Nur Atikah, Wanita Tangguh yang Ingin Anaknya Tak Menikah Muda
Rata-rata pria di kampung halaman Nur, bekerja sebagai sopir truk pengangkut batu, atau menjadi penambang batu.
Editor: Hendra Gunawan
TRIBUNNEWS.COM, LEBAK -- Korban pembunuhan dan mutilasi, Nur Atikah (34), punya jalan hidup berbeda dibanding sederet teman sebayanya di kampung halamannya di Kampung Warung Asem, Desa Kadujajar, Kecamatan Malingping, Provinsi Banten.

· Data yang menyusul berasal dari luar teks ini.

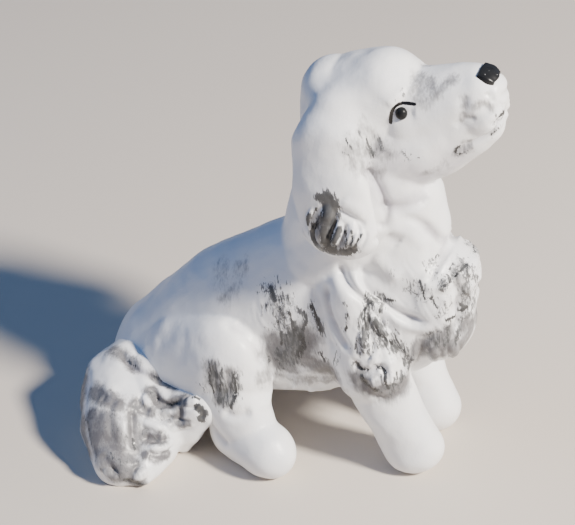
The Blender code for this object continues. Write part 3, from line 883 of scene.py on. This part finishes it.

Banyak teman sebaya Nur sekolah hanya sampai SD atau SMP, lalu menikah di usia 16 atau 18, memiliki anak, dan hidup bergantung dengan suami mereka yang berpenghasilan kecil.
Rata-rata pria di kampung halaman Nur, bekerja sebagai sopir truk pengangkut batu, atau menjadi penambang batu.
Wilayah itu memang kaya akan batu alam. Banyak tambang batu di sana. Tambang terbesar dimiliki oleh mantan Bupati Lebak, Jayabaya.
Begitulah jalan hidup sebagian besar wanita di desa tempat Nur tinggal.
Nur mengikuti cara itu hanya sampai ia menikah di usia muda dengan seorang pria di desanya bernama Tony.
Saat itu Nur lulus SMP dan tengah menganggur. Saat dilamar Tony di usia 18 tahun, ia mengiyakan dan menikah.
Tapi semenjak bercerai dengan Tony, jalan hidup Nur berubah.
Dia jadi berdaya sendiri akibat keterpaksaan. Tak lagi bergantung ke lelaki.
Dia bercerai dengan Tony saat anak pertamanya berusia 4 tahun sedang anak keduanya baru lahir.
Saat Nur meninggal, anak pertamanya sudah berusia 15 tahun.
Nur pun mencari celah mendapat penghasilan dengan berbagai cara.
Dia memilih ikut menjadi tenaga kerja wanita (TKW) di Arab Saudi selama 4 tahun.
Setelah itu dia memilih bekerja di Rumah Makan Padang Gumarang selama 3 tahun.